忘れ難い表現と記憶の先に待っていた突然の活動休止――ある季節の終わりに残していく最後の挨拶『後日改めて伺います』でアユニ・Dは何を語っているのか?

驚くほど早く過ぎていった

 今年2月13日に日本武道館でのワンマン公演〈生活と記憶〉を行い、夏には〈SENTIMENTAL POOLSIDE TOUR〉を開催するも、その東京公演が行われた9月7日に、12月22日をもってPEDROの無期限活動休止/充電に入ることをいきなり報告したアユニ・D。その12月22日とは自身最大規模の横浜アリーナ公演〈さすらひ〉当日を指すわけで、BiSHでの忙しい活動との両立も区切りを迎えるという状況ながら、現在は休止前ラスト・ツアー〈SAYONARA BABY PLANET TOUR〉で全国を飛び回りつつ、新作リリースを踏まえて人気YouTuber・だいにぐるーぷとコラボした鬼ごっこ企画〈1週間逃亡生活 with PEDRO〉で楽しませるなど、感傷的な書き出しを許さないほどのサービス精神で彼女は最後まで走り抜けるようだ。

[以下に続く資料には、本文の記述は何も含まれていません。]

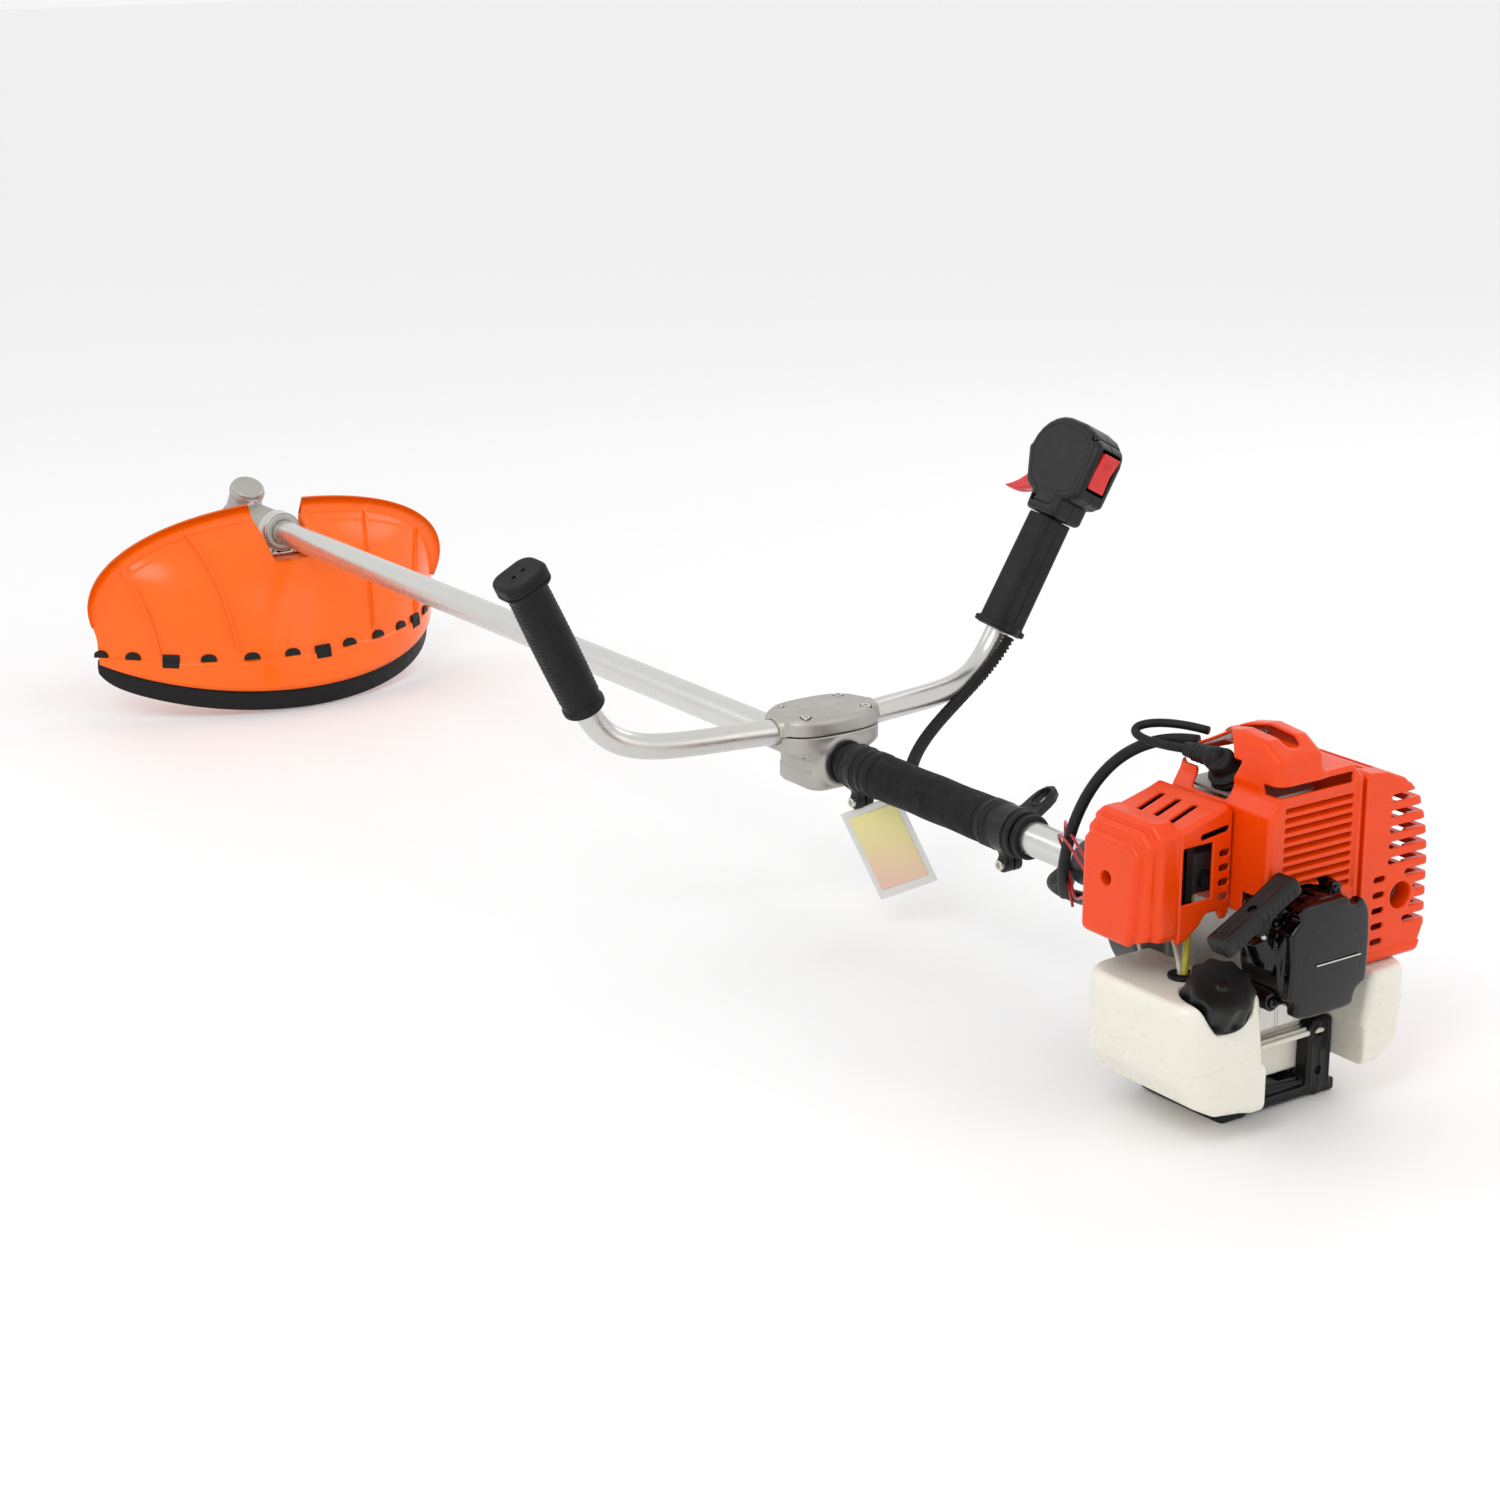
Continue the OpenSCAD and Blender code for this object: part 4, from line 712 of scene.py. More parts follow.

 そもそも唐突な発表がよく似合うのは、始まり自体がサプライズだったからかもしれない。もともとは同じBiSHのセントチヒロ・チッチとアイナ・ジ・エンドがソロでのスプリット盤を発表するにあたり、その同日にPEDROがゲリラ的にお目見えしたことを覚えている人も多いだろう。そのデビュー・ミニ・アルバム『zoozoosea』(2018年)ではアユニ・Dがベースを構えて歌うソロ・プロジェクトという状態だったものの、MV撮影や初ライヴでサポートに迎えた田渕ひさ子(ギター)、毛利匠太(ドラムス)とのコンビネーションがPEDROを〈バンド〉へと大きく飛躍させることになった。レーベルを移籍して本格始動を謳った翌年のフル・アルバム『THUMB SUCKER』(2019年)からは田渕もレコーディングに参加し、アユニ自身もベース演奏を担うようになる。独自のツアーも始まり、BiSHとは違う創作やパフォーマンスの場を得たことで彼女が水を得たSKYFISHのように殻を破ったのは明らかだった。

 コロナ禍に見舞われた2020年、4月リリースのEP『衝動人間倶楽部』が緊急事態宣言の直撃を食らうも、アイデア豊かなプロモーションを経て8月にはセカンド・アルバム『浪漫』を完成。ここではメロディーメイクに止まらないデモ制作から独りで行う形で“浪漫”と“へなちょこ”を作曲。その成果を経て辿り着いたのが、決定的なシングル“東京”を引っ提げた先述の日本武道館公演だったわけだ。そう思うと数年間が驚くほど早く過ぎていった感じだが、よく考えると一介のサイド・プロジェクトなら活動休止をわざわざ報告する必要もないわけだ。つまり、あえての区切りを言葉にする必要があるほど、本人にとってもBiSHと同じくらいPEDROが大切な存在になっていたということなのだろう。